Another limitation of the paper is that we focused on one empirical application and a simulation analysis based on that same data. Additional applications and a more thorough simulation study would provide stronger evidence about possible benefits and pitfalls of the methods across settings. Some questions that could be evaluated include (1) What are the effects of omitted background variables on the recovery of suitable weights to match the observed moments to the target moments? (2) Does the magnitude of self-selection bias and learning/practice effects affect the ability of weighting to recover target moments? (3) How robust are inferences to alternative methods for computing weights, such as general calibration weighting from the survey sampling literature (Deville & Särndal, 1992), propensity score methods (Imai & Ratkovic, 2014; Rosenbaum & Rubin, 1983), and DEFF-minimizing weights (Zubizarreta, 2015)?
Conclusion
Given that the “need for precision [of measurement] increases as the consequences of decisions and interpretations grow in importance” (AERA, APA, and NCME, 2014), it is critical for high-stakes assessments to estimate test-retest reliability as accurately as possible.
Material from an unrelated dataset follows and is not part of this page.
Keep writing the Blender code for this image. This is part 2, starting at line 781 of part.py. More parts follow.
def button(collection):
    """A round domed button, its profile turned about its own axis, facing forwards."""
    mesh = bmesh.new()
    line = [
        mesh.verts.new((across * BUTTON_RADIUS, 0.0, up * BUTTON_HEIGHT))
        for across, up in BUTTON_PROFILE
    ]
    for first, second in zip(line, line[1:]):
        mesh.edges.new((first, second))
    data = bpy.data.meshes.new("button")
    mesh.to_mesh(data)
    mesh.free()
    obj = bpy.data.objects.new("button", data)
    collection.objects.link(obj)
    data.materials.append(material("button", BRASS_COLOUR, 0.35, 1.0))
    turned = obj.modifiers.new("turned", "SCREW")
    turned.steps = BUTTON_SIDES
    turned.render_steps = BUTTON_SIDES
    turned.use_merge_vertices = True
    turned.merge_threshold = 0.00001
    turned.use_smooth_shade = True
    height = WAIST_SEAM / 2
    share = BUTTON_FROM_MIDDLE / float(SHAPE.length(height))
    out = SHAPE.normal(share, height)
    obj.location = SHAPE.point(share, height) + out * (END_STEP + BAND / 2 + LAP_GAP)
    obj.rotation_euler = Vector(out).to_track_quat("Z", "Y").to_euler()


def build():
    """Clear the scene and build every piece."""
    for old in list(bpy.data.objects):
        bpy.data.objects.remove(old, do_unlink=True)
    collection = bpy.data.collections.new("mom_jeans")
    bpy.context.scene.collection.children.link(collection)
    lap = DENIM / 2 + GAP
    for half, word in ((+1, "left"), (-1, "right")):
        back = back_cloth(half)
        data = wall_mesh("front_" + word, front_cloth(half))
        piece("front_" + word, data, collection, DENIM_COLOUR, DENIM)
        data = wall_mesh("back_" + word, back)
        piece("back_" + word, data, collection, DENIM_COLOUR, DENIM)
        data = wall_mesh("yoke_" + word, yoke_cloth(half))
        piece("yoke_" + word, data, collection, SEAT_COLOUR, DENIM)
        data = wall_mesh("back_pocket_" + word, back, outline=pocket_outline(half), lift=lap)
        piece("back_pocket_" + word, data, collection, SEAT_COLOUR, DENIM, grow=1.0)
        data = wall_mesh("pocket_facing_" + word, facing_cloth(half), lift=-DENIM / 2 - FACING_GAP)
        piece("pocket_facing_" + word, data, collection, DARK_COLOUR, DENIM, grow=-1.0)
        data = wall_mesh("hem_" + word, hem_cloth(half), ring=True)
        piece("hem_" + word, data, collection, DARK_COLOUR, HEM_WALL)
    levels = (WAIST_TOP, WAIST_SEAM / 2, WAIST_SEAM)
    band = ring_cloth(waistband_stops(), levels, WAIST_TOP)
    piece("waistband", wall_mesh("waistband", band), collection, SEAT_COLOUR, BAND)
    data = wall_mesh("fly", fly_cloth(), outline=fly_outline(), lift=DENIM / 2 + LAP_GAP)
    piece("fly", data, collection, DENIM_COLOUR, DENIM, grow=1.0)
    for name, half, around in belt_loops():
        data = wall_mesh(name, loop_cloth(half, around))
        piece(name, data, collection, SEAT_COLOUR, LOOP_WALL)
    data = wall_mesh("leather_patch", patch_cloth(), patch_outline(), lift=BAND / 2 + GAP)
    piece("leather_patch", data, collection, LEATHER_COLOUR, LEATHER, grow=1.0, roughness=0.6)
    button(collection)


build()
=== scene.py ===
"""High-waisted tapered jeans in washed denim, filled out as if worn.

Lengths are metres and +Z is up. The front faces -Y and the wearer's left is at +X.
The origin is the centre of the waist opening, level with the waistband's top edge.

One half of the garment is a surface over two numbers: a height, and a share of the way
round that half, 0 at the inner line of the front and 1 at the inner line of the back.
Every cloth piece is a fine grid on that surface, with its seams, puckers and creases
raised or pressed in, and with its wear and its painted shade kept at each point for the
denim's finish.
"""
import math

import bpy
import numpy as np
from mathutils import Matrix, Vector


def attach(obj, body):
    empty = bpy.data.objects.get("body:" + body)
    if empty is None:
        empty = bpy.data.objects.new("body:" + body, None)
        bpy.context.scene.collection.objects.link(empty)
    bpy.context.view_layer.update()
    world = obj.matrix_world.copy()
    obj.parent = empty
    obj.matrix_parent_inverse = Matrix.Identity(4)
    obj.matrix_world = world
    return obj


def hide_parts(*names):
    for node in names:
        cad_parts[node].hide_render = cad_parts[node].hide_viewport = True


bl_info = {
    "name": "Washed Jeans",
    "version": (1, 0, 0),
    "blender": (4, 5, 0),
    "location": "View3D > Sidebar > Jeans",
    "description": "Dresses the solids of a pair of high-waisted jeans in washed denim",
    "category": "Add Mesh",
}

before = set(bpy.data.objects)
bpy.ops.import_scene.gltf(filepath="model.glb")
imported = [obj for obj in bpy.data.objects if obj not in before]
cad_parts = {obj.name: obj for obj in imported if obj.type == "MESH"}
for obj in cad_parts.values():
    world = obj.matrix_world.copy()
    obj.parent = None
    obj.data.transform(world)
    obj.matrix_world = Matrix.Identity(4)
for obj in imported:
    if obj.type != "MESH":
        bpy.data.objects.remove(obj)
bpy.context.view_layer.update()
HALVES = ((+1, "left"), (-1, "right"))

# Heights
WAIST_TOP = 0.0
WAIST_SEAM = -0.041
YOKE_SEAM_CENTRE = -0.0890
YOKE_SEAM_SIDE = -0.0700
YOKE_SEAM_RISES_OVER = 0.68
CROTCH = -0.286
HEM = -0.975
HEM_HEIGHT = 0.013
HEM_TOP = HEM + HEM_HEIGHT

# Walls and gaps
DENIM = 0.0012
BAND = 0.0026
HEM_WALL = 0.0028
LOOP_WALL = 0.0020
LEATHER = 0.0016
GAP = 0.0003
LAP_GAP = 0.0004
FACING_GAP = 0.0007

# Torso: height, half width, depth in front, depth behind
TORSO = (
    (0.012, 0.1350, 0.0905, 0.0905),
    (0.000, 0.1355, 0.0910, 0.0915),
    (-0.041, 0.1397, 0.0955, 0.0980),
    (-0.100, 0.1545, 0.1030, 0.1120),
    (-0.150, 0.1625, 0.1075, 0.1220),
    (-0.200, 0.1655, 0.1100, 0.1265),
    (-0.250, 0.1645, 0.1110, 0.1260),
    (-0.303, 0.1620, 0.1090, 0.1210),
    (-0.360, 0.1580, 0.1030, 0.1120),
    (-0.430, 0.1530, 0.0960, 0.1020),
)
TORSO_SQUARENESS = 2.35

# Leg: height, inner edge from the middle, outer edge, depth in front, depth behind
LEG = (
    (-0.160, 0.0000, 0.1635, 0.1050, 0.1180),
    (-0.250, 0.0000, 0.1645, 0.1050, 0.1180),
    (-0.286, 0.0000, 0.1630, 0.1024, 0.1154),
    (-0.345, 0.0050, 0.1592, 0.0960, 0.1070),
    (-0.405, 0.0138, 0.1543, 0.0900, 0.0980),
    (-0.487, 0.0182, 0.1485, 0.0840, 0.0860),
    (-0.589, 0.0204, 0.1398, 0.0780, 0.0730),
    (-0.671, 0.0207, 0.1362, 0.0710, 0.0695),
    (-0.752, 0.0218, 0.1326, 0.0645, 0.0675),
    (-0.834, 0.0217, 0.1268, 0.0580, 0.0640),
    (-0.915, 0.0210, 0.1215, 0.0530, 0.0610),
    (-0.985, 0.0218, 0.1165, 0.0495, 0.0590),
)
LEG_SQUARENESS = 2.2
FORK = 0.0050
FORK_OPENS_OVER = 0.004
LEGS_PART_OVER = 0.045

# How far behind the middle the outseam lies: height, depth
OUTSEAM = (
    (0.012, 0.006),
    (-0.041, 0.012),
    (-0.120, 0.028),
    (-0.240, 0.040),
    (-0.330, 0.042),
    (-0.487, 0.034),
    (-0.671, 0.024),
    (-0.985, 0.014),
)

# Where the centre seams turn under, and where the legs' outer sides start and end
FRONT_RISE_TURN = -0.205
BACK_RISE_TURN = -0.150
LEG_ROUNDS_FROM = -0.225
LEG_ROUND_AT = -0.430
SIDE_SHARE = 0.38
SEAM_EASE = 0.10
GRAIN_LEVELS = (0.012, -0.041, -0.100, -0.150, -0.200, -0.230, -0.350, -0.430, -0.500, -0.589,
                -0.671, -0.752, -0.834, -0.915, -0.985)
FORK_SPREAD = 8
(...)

We believe the methods developed here, despite the aforementioned limitations, are a promising way to estimate reliability using observational data from test repeaters.
Footnotes
Declaration of Conflicting Interests
The author(s) declared the following potential conflicts of interest with respect to the research, authorship, and/or publication of this article: Both authors work at Duolingo on the Duolingo English Test.
Funding
The author(s) received no financial support for the research, authorship, and/or publication of this article.